Oscillatory dependence of current-driven magnetic domain wall motion on current pulse length.

Magnetic domain walls, in which the magnetization direction varies continuously from one direction to another, have long been objects of considerable interest. New concepts for devices based on such domain walls are made possible by the direct manipulation of the walls using spin-polarized electrical current through the phenomenon of spin momentum transfer. Most experiments to date have considered the current-driven motion of domain walls under quasi-static conditions, whereas for technological applications, the walls must be moved on much shorter timescales. Here we show that the motion of domain walls under nanosecond-long current pulses is surprisingly sensitive to the pulse length.
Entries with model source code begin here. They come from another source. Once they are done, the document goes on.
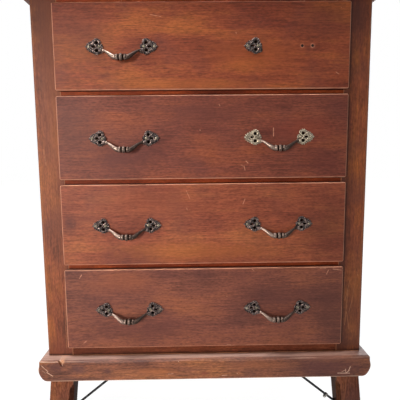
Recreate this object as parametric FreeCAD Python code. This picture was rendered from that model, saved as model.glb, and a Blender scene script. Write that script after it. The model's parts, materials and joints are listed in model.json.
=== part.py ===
"""Chest of four lipped drawers on a plank stand with splayed legs, in millimetres.

The origin is on the floor under the middle of the chest. +Z is up, the drawers face -Y and the
left-hand side is -X. Each sub-part is written to its own STEP file in parts/.
"""
import FreeCAD, Part
import math
import os

V = FreeCAD.Vector

# Carcass
WIDTH = 762.0              # outside the stiles
HEIGHT = 829.0             # plank to top board
DEPTH = 430.0              # face of the stiles to the back
STILE_WIDTH = 60.0
STILE_THICK = 22.0
STILE_ROUND = 5.0          # outer front edge, worn round
SIDE_THICK = 18.0
TONGUE = 8.0               # side panel's tongue into the back of the stile
RAIL_DEPTH = 55.0
TENON_LENGTH = 20.0
TENON_THICK = 10.0
TENON_INSET = 6.0          # rail face to tenon
TENON_SHOULDER = 3.0
BACK_THICK = 12.0
BACK_RABBET = 10.0
BACK_BOARDS = 7
BACK_BEVEL = 2.0           # arris of each back board
TOP_THICK = 22.0
TOP_SIDE_OVERHANG = 19.0
TOP_FRONT_OVERHANG = 20.0
TOP_CORNER = 8.0           # round of the top board's front corners
TOP_EASE = 5.0             # and of its edges

# Stand
LEG_HEIGHT = 177.8         # floor to the underside of the plank
LEG_WIDTH = 56.0
LEG_DEPTH = 45.0
LEG_INNER = 317.0          # inner face of a leg, where it meets the plank
LEG_SPLAY = 6.0            # degrees, outward
LEG_SETBACK = 12.0         # plank edge to leg
LEG_CHAMFER = 9.0          # stopped chamfer on the inner edge that faces out
CHAMFER_STOP = 13.0        # plank to the top of the chamfer
CHAMFER_RUNOUT = 14.0
LEG_TENON = 30.0
LEG_TENON_INSET = 10.0
ARRIS = 2.0                # small chamfer on the legs and under the plank
PLANK_THICK = 50.8
PLANK_WIDTH = 794.0
PLANK_OVERHANG = 28.0      # in front of the carcass
PLANK_UNDERCUT = 22.0      # how far the worn lower corner of each end runs in
PLANK_BELLY = 29.0         # height of the widest place of an end
PLANK_SHOULDER = [2.5, 6.5]    # where the worn upper corner begins: in and down
PLANK_SHOULDER_END = 9.0   # how far in it ends
WORN_BEVEL = 5.2           # worn front top edge in the middle of the plank
WORN_BEVEL_LOSS = 2.6      # how much smaller it is at the ends
CHIP_X = -344.0            # chip out of the front top edge
CHIP_WIDTH = 15.0
CHIP_HEIGHT = 14.0
CHIP_DEPTH = 4.0
BRACE_RADIUS = 2.8
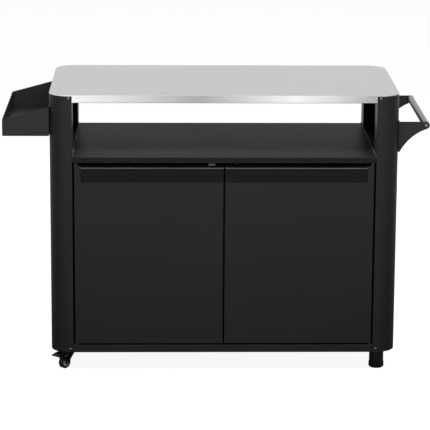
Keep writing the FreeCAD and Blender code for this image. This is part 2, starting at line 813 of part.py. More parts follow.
def make_hinge_washers():
    """The spacers round the pins, in the gaps below and above each door."""
    rings = []
    for name, side in sides:
        for which, low, high in (("lower", base_top, f"{door_bottom} - size.seat_gap"),
                                 ("upper", f"{door_top} + size.seat_gap", lip_bottom)):
            spot = (signed(side, pivot_x), pivot_y, low)
            height = f"({high}) - ({low})"
            disc = rod(f"{name}_{which}_disc", spot, "+Z", "0", height, "size.washer_radius")
            hole = rod(f"{name}_{which}_hole", spot, "+Z", "-size.seat_gap",
                       f"{height} + 2 * size.seat_gap", "size.pivot_radius + size.screw_clearance")
            rings.append(holed(f"{name}_{which}_washer", disc, hole))
    group("hinge_washers", rings)


def catch_front(side):
    """The right catch sits one catch depth further in than the left one."""
    return f"({front} + size.catch_setback)" if side < 0 else (
        f"({front} + size.catch_setback + size.catch_depth)")


def make_catch(name, side):
    body = new_body(f"{name}_catch")
    middle = signed(side, "size.catch_offset")
    ahead = catch_front(side)
    pad_box(body, "XY_Plane", f"{lip_bottom} - size.catch_height",
            box_corners(f"{middle} - size.catch_width / 2", f"{middle} + size.catch_width / 2",
                        ahead, f"{ahead} + size.catch_depth"),
            "size.catch_height")
    round_edges(body, flat_at(f"{lip_bottom} - size.catch_height"), "size.catch_edge")


def make_strike(name, side):
    """An angle on the door's back panel whose short leg lies under the catch."""
    body = new_body(f"{name}_strike")
    high = f"({lip_bottom} - size.catch_height - size.catch_gap)"
    under = f"({high} - size.strike_sheet)"
    low = f"({door_top} - size.strike_leg)"
    face = door_back
    back = f"({door_back} + size.strike_sheet)"
    tip = f"({catch_front(side)} + size.catch_gap)" if side < 0 else (
        f"({catch_front(side)} + size.catch_depth - size.catch_gap)")
    if side < 0:
        corners = [(face, low), (back, low), (back, high), (tip, high), (tip, under), (face, under)]
    else:
        corners = [(face, low), (back, low), (back, under), (tip, under), (tip, high), (face, high)]
    width = "(size.catch_width - 2 * size.catch_gap)"
    middle = signed(side, "size.catch_offset")
    pad_box(body, "YZ_Plane", middle, corners, width, both_ways=True)


# Tray on the left

def tray_screw_places():
    return [(signed(end, f"{tray_half} - size.tray_screw_inset"), z) for _, end in ends
            for z in (f"{tray_low} + size.tray_screw_rise", f"{tray_inner_top} - size.tray_screw_rise")]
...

In particular, we find that the probability of dislodging a domain wall, confined to a pinning site in a permalloy nanowire, oscillates with the length of the current pulse, with a period of just a few nanoseconds. Using an analytical model and micromagnetic simulations, we show that this behaviour is connected to a current-induced oscillatory motion of the domain wall. The period is determined by the wall's mass and the slope of the confining potential. When the current is turned off during phases of the domain wall motion when it has enough momentum, the domain wall is driven out of the confining potential in the opposite direction to the flow of spin angular momentum. This dynamic amplification effect could be exploited in magnetic nanodevices based on domain wall motion.